Une ascension au service de la France
Henri de La Tour d’Auvergne naît en 1611 dans une illustre famille protestante. Son père, duc de Bouillon et prince souverain de Sedan, lui assure une éducation princière, mais c’est sur le terrain des batailles que le jeune Henri se distingue très tôt. Cependant, il commence sa carrière en 1629, non pas dans les armées du roi de France, mais au service de la Hollande sous les ordres de son oncle le prince Frédéric-Henri d’Orange-Nassau. Néanmoins, ayant par son sang ses entrées à la cour du roi Louis XIII, il se met rapidement en rapport avec le cardinal de Richelieu et prête sa lame à la cause de la France.
Sa carrière militaire s’accélère alors pendant la guerre de Trente Ans où il se forge une réputation de stratège redoutable. En récompense pour sa bravoure, la régente Anne d’Autriche, devenue récemment veuve de Louis XIII, le nomme en 1643 maréchal de France à seulement 32 ans.
L’homme du roi
Quelques années plus tard, Turenne participe à la Fronde, estimant, comme d’autres grands du royaume, qu’il mérite une place dans la gestion du pays. Cependant, face aux défaites, il finit par se ressaisir et prend finalement le parti du jeune Louis XIV contre les princes rebelles, dont le Grand Condé. Réussissant à battre ce dernier lors de la bataille du Faubourg Saint-Antoine en juillet 1652, il obtient le pardon définitif du roi pour sa trahison passée. Après avoir réussi à mettre un terme à la guerre contre l’Espagne en 1659, Turenne est également nommé maréchal général des camps et armées du roi, colonel général de la cavalerie légère, gouverneur du Limousin et ministre d’État. Il est alors à l’apogée de sa gloire.
En 1668, le Roi-Soleil lui confie le commandement de ses armées dans les Flandres. Turenne s’y illustre alors brillamment, mais c’est surtout pendant la guerre de Hollande qu’il atteint le sommet de son art militaire. Dans ce conflit complexe contre une coalition menée par les Provinces-Unies, l’Empire et l’Espagne, Turenne conduit avec maestria la campagne d’Alsace. En 1674, il réalise une audacieuse guerre de mouvement en plein hiver, franchissant les Vosges, déjouant les plans de ses adversaires et reconquérant l’Alsace. Il pousse également une offensive destructrice dans le Palatinat, suivant les ordres du roi de ravager la région pour empêcher les Impériaux de s’y installer durablement.

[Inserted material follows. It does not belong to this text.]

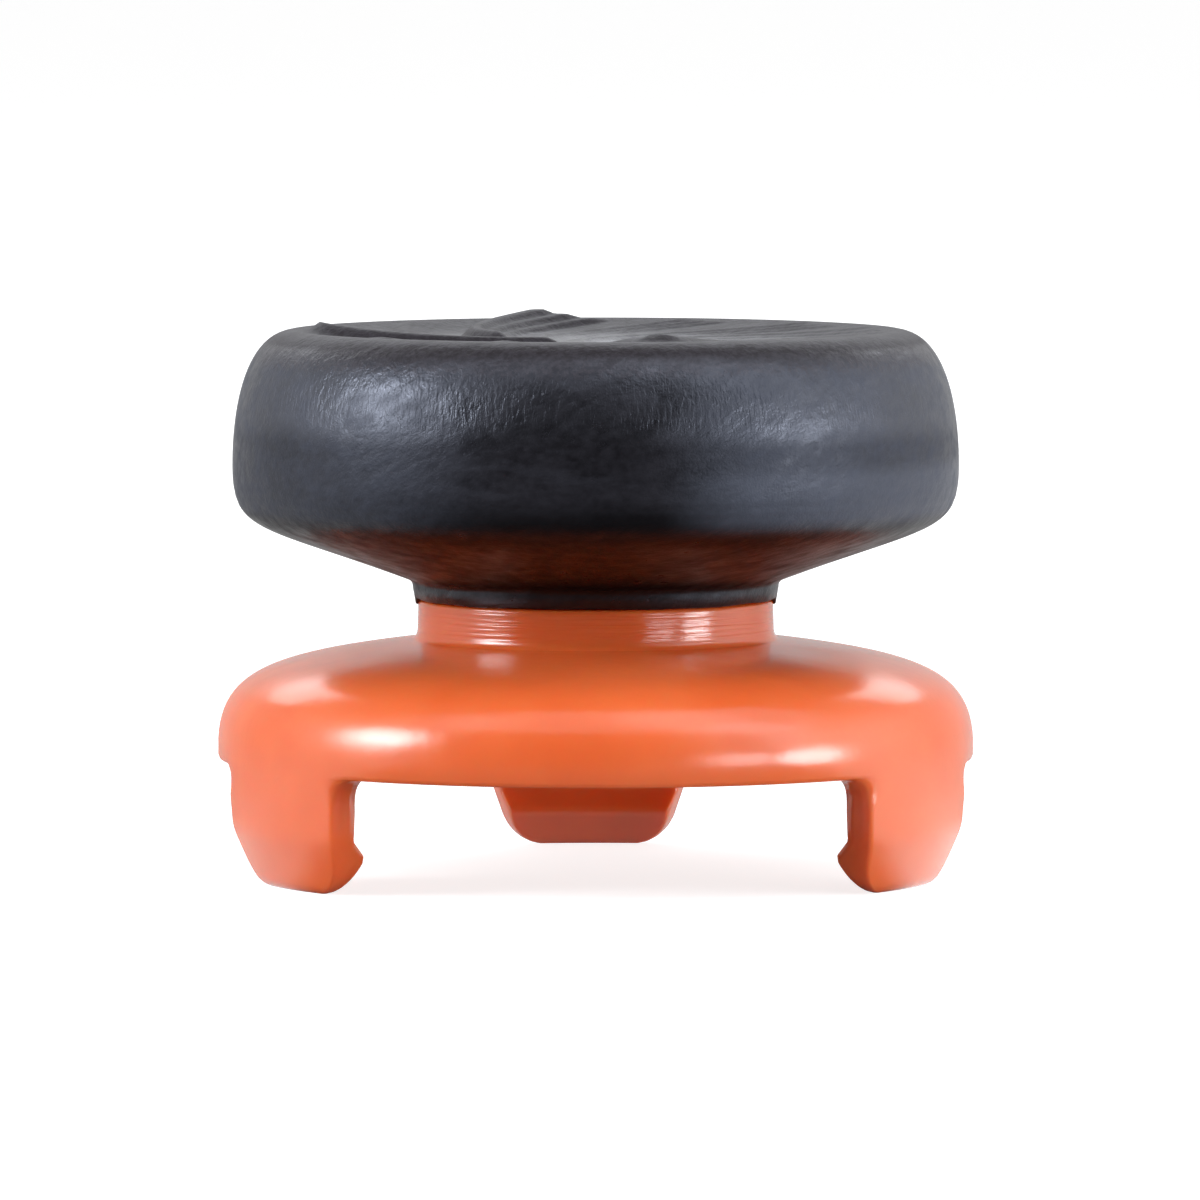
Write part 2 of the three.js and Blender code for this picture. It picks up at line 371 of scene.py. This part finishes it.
head_columns = 360
ridge_count = 12
ridge_outer = crest_radius - 0.3
ridge_inner = 2.2
ridge_sweep = math.radians(62)
face_rings = 44
print("widest at", round(widest_z, 2), "mm, crest at", round(crest_z, 2), "mm")


def dish_z(radius):
    """Height in millimetres of the dished thumb face, without its tread."""
    return crest_z - dish_depth * (1 - (radius / crest_radius) ** dish_power)


def creased(points):
    """Presses the two faint moulding lines, low on the side, into the points of a section."""
    made = []
    for point, following in zip(points, points[1:]):
        groove = sum(max(0, 1 - abs(point.z / MM - z) / crease_width) for z in crease_heights)
        slope = (following - point).normalized()
        inward = Vector((-slope.z, 0, slope.x))
        made.append(point + inward * groove * crease_depth * MM)
    made.append(points[-1])
    return made


def head_section():
    """The head's half section, and the number of its first ring inside the crest."""
    cavity = spigot_radius + bond_gap
    foot = neck_radius + 0.06
    flare = foot + 0.08
    fillet = collar_fillet
    reach = head - flare
    rise = widest_z - collar_top_z
    lean = crest_z - widest_z
    points = [at(0, flange_top_z + bond_gap), at(flange_radius + bond_gap, flange_top_z + bond_gap)]
    points.append(at(flange_radius + bond_gap, flange_bottom_z - bond_gap))
    points.append(at(cavity, flange_bottom_z - bond_gap))
    points.append(at(cavity, collar_bottom_z))
    points += [at(foot - 0.04, collar_bottom_z), at(foot, collar_bottom_z + 0.03)]
    points.append(at(flare, collar_top_z - fillet * 1.6))
    points += curve(
        at(flare, collar_top_z - fillet * 1.6), at(flare, collar_top_z - fillet * 0.5),
        at(flare + fillet * 0.5, collar_top_z), at(flare + fillet * 1.6, collar_top_z + 0.05), 6,
    )
    slope_reach, slope_rise, bulge = underside_handles
    underside = [points[-1]] + curve(
        points[-1], at(flare + reach * slope_reach, collar_top_z + rise * slope_rise),
        at(head, widest_z - rise * bulge), at(head, widest_z), 64,
    )
    points += creased(underside)[1:]
    upright, level_share = side_handles
    points += curve(
        at(head, widest_z), at(head, widest_z + lean * upright),
        at(crest_radius + (head - crest_radius) * level_share, crest_z),
        at(crest_radius, crest_z), 24,
    )
    face_start = len(points)
    step = crest_radius / face_rings
    face_radii = [crest_radius - step * i for i in range(1, face_rings)]
    points += [at(radius, dish_z(radius)) for radius in face_radii]
    points.append(at(0, dish_z(0)))
    return points, face_start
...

Cette campagne, bien que controversée et dont les séquelles sont encore visibles, aujourd’hui, au château d’Heidelberg, démontre sa volonté implacable d’apporter la gloire et la victoire à la France.
Une fin glorieuse
Malheureusement, le 27 juillet 1675, près de Sasbach, alors qu’il inspecte les lignes ennemies commandées par un certain Raimondo de Montecuccoli, Turenne est atteint par un boulet de canon. Il meurt sur le coup. Avant de trépasser, alors qu’il était à cheval, il aurait déclaré : « Tu trembles, carcasse, mais tu tremblerais bien davantage si tu savais où je vais te mener ! »

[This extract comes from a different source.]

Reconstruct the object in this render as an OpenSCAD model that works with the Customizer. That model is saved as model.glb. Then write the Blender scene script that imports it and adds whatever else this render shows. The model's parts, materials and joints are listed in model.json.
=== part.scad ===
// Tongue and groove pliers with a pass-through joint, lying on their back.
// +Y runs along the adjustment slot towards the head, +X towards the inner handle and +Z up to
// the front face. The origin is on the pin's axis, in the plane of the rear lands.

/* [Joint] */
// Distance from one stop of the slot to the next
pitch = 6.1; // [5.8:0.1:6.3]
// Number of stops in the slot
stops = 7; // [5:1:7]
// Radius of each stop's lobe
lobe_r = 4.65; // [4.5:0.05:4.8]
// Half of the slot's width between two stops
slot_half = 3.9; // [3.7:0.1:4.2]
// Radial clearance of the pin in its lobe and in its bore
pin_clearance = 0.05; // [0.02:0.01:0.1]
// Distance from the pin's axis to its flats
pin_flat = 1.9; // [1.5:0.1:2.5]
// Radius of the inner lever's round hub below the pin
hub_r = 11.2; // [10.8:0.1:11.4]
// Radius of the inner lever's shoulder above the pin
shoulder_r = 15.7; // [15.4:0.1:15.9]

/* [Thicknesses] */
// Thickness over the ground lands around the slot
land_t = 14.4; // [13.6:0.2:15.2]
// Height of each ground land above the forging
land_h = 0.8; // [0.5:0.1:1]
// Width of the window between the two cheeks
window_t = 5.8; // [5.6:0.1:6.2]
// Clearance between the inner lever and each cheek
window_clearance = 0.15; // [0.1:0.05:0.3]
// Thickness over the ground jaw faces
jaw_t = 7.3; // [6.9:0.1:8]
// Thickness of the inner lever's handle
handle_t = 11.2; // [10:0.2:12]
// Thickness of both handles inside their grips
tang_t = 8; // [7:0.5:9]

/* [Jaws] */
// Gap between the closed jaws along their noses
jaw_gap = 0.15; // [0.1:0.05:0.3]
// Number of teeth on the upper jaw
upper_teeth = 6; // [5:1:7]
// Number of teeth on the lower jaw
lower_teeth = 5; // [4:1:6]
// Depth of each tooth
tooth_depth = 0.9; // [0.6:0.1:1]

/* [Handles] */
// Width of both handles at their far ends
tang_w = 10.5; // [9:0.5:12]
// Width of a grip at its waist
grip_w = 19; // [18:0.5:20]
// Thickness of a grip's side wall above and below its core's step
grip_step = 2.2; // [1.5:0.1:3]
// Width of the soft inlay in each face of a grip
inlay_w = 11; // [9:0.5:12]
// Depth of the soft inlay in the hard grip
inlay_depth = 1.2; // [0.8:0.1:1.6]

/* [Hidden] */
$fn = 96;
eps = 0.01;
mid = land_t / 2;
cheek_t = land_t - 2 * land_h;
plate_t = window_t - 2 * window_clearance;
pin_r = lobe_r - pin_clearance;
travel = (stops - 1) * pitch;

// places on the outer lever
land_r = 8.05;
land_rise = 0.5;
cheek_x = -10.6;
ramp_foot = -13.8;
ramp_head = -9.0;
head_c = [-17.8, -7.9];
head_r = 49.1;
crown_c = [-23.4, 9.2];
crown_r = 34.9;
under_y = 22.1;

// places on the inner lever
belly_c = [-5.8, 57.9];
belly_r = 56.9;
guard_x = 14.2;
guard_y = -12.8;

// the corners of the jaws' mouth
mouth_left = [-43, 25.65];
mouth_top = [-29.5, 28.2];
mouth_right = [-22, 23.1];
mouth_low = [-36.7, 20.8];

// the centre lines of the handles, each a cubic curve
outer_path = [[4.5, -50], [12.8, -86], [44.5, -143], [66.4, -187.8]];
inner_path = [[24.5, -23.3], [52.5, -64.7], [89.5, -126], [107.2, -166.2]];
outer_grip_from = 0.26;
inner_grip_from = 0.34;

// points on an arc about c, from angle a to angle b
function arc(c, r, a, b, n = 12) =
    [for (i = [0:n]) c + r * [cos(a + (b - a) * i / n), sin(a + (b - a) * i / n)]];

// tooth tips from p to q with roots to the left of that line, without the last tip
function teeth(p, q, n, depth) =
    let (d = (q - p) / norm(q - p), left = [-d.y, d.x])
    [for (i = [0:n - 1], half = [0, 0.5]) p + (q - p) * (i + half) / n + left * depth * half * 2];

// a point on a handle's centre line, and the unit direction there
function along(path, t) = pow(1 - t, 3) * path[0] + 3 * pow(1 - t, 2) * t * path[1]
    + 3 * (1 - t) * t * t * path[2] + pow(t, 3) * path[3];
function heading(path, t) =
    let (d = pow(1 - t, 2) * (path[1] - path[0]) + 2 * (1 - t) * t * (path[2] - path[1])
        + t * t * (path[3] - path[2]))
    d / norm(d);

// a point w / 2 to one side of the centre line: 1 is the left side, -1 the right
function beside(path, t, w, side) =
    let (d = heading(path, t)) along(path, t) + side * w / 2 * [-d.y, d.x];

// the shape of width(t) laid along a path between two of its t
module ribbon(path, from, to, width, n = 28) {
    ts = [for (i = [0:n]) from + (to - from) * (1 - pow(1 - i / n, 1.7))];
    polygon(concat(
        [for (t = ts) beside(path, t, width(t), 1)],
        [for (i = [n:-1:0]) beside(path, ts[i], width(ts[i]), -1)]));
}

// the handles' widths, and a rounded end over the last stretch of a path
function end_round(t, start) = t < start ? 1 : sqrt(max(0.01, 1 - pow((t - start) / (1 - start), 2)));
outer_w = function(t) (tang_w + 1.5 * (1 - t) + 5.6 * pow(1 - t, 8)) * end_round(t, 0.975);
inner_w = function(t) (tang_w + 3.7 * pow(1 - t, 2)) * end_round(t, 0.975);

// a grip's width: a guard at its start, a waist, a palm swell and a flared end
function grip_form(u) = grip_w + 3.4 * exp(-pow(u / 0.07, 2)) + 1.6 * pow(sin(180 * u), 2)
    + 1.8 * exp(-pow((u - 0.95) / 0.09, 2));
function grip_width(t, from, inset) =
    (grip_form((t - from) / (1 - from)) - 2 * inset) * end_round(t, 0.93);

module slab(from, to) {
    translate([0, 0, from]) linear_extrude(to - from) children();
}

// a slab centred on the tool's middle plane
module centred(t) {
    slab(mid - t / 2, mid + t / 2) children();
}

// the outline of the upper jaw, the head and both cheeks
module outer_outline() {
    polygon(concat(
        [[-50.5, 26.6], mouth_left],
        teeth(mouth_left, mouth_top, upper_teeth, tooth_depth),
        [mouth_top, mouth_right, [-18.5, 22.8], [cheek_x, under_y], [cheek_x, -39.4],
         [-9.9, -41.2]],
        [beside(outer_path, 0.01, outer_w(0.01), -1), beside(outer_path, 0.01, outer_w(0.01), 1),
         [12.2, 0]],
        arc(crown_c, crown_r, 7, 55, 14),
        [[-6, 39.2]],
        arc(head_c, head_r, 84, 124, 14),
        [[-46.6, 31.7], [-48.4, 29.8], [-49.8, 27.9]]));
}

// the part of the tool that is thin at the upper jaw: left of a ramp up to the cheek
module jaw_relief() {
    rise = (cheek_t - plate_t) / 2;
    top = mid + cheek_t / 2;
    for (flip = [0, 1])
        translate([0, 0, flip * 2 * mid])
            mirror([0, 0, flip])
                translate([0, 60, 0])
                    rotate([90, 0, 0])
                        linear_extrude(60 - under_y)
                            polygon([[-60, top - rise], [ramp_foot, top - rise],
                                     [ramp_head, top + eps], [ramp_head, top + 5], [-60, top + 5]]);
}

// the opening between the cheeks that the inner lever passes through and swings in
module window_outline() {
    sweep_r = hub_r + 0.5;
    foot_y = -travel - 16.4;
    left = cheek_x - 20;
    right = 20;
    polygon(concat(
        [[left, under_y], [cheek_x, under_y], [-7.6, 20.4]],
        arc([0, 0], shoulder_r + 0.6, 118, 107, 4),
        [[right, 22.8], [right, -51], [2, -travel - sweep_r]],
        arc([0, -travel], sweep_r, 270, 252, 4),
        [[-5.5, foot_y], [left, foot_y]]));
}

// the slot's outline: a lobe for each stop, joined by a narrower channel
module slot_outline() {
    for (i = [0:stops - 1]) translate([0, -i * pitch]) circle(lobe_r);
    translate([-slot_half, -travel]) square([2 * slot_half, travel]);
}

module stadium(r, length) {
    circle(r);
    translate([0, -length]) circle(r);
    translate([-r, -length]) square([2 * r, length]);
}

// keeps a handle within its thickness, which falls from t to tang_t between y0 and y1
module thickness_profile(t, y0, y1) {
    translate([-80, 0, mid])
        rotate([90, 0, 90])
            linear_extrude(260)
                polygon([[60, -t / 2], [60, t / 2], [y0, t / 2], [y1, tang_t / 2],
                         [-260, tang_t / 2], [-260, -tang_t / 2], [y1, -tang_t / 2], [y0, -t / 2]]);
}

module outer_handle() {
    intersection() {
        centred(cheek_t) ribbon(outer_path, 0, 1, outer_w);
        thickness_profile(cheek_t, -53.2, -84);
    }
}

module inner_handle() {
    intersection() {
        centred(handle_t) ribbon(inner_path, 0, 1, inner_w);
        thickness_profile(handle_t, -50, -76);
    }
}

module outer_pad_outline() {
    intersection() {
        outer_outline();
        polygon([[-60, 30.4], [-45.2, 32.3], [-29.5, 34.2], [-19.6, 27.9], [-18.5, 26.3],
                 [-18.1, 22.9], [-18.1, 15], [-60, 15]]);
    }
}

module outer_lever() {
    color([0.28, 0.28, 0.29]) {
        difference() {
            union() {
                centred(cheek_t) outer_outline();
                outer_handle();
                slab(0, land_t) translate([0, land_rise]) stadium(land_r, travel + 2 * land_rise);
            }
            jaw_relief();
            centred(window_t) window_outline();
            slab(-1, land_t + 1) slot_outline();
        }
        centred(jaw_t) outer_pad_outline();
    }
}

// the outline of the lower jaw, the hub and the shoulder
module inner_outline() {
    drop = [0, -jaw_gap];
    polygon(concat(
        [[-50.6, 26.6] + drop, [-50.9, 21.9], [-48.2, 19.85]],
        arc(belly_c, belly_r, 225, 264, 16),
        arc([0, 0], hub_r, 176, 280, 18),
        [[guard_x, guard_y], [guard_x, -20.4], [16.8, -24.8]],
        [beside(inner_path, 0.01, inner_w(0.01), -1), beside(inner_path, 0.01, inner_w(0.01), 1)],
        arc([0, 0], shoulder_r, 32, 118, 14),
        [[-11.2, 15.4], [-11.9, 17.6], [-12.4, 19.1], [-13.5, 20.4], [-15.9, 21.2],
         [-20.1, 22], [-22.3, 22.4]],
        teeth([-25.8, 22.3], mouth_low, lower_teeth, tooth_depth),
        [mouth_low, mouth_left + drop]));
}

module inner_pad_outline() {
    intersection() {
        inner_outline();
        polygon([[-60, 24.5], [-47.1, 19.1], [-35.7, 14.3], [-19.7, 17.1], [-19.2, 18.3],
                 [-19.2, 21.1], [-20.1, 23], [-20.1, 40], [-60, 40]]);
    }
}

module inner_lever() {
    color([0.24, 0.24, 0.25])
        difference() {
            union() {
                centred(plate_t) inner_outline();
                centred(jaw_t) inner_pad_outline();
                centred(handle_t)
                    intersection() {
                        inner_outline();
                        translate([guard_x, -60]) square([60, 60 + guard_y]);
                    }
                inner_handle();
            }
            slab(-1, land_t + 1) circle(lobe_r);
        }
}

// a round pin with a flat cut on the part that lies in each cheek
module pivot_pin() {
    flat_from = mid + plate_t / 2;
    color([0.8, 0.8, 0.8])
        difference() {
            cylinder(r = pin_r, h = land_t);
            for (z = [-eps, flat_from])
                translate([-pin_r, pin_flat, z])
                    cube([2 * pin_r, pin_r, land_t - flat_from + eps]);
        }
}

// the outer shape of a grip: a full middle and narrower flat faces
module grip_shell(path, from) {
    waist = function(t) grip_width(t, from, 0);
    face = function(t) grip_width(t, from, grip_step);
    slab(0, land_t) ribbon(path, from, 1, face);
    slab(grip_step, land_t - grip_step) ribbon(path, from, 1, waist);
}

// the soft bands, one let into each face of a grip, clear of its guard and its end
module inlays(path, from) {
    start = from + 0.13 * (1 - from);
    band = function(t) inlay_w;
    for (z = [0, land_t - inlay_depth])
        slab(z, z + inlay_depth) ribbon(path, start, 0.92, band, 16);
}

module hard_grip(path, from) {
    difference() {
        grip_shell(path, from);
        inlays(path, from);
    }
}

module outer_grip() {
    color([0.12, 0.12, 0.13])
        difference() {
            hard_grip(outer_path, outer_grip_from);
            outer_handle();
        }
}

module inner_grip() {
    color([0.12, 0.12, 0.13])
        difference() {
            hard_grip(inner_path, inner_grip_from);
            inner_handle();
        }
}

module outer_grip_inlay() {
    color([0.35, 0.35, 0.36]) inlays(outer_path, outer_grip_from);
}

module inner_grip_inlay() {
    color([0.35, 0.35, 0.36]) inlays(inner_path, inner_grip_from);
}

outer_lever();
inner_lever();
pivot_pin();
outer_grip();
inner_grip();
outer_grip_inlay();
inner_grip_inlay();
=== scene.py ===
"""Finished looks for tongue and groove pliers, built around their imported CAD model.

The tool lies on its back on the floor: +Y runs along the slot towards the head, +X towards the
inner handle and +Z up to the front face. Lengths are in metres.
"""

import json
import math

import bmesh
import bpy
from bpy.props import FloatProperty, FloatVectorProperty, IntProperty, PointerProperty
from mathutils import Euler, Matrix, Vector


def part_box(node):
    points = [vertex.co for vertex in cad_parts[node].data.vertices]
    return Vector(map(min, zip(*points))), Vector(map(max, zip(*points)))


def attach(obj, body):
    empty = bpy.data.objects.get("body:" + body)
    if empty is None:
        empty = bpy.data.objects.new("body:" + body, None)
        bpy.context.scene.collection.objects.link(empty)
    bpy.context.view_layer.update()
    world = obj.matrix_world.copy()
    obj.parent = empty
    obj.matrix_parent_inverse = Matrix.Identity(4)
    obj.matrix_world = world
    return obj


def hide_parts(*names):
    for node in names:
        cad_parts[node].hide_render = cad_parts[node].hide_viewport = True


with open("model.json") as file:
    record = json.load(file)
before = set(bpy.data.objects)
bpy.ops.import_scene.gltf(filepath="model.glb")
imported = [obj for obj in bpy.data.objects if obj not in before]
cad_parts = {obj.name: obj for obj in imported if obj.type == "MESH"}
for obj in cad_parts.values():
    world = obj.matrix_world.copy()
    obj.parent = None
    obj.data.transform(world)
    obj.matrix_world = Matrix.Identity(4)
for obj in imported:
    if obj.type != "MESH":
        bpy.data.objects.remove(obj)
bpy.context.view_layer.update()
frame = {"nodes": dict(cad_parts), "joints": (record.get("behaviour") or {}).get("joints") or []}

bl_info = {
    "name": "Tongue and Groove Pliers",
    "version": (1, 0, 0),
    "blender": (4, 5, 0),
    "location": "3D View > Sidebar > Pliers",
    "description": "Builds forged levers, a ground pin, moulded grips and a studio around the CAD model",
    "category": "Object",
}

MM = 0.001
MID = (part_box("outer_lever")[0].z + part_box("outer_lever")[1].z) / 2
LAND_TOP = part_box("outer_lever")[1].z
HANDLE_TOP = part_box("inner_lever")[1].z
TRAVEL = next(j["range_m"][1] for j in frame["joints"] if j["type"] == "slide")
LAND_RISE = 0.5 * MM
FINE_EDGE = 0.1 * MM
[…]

Sa disparition plonge l’armée et toute la France dans la stupeur. Madame de Sévigné, la grande épistolaire de son temps, aurait écrit, à propos de la disparition de Turenne, qu’il s’agissait de l’« une des plus fâcheuses pertes qui pût arriver en France ». Même son adversaire Montecuccoli déclara : « Il est mort aujourd'hui un homme qui faisait honneur à l'Homme. »
En hommage à son maréchal tombé au service de la France, Louis XIV lui octroie l’un des honneurs les plus exceptionnels qu’un souverain puisse offrir. Il autorise ainsi son inhumation au sein de la basilique royale de Saint-Denis, aux côtés des rois de France, comme Charles V l’avait jadis fait pour son connétable Bertrand du Guesclin. En 1793, lors de la profanation des tombes royales par les révolutionnaires, le corps de Turenne est exhumé. Sa dépouille, admirablement conservée, est alors épargnée, à la différence des souverains qu’il côtoyait, par respect pour sa stature militaire. Napoléon Bonaparte, fervent admirateur du maréchal, ordonne en 1800 son transfert aux Invalides, panthéon des gloires militaires de la nation, et l'installe face au tombeau d’un autre grand serviteur du Grand Siècle : Vauban. Ironie de l’Histoire ou signe du destin, le boulet de canon qui faucha Turenne, ce 27 juillet 1675, est encore conservé aujourd’hui, à quelques pas de son tombeau, dans les collections du musée de l’Armée.